*GIVEN REQUEST*: Return all lines where the word "groups" can be found.

....................

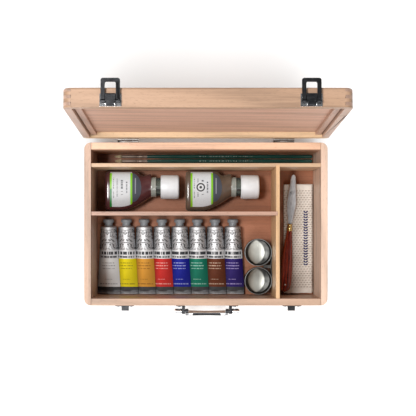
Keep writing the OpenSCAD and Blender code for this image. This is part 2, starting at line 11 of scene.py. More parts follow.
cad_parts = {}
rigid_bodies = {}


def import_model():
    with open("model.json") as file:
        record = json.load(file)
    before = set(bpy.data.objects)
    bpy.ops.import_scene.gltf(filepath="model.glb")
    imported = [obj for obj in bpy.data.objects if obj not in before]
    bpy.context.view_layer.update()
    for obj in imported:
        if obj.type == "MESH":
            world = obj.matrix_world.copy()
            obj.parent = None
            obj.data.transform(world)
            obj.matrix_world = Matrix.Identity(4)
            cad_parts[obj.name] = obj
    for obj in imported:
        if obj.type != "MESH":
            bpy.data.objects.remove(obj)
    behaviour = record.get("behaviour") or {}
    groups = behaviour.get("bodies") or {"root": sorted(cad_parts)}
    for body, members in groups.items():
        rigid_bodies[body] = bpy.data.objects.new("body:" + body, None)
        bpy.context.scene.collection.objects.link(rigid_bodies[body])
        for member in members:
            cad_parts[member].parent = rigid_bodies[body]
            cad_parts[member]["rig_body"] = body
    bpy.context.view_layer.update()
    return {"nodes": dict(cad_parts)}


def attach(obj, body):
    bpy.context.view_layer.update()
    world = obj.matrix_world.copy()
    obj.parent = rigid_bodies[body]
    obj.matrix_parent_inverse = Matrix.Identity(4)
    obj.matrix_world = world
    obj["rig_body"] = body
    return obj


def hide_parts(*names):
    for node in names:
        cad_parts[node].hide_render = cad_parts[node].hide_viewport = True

....................

*CORRECT OUTPUT*:
    groups = behaviour.get("bodies") or {"root": sorted(cad_parts)}
    for body, members in groups.items():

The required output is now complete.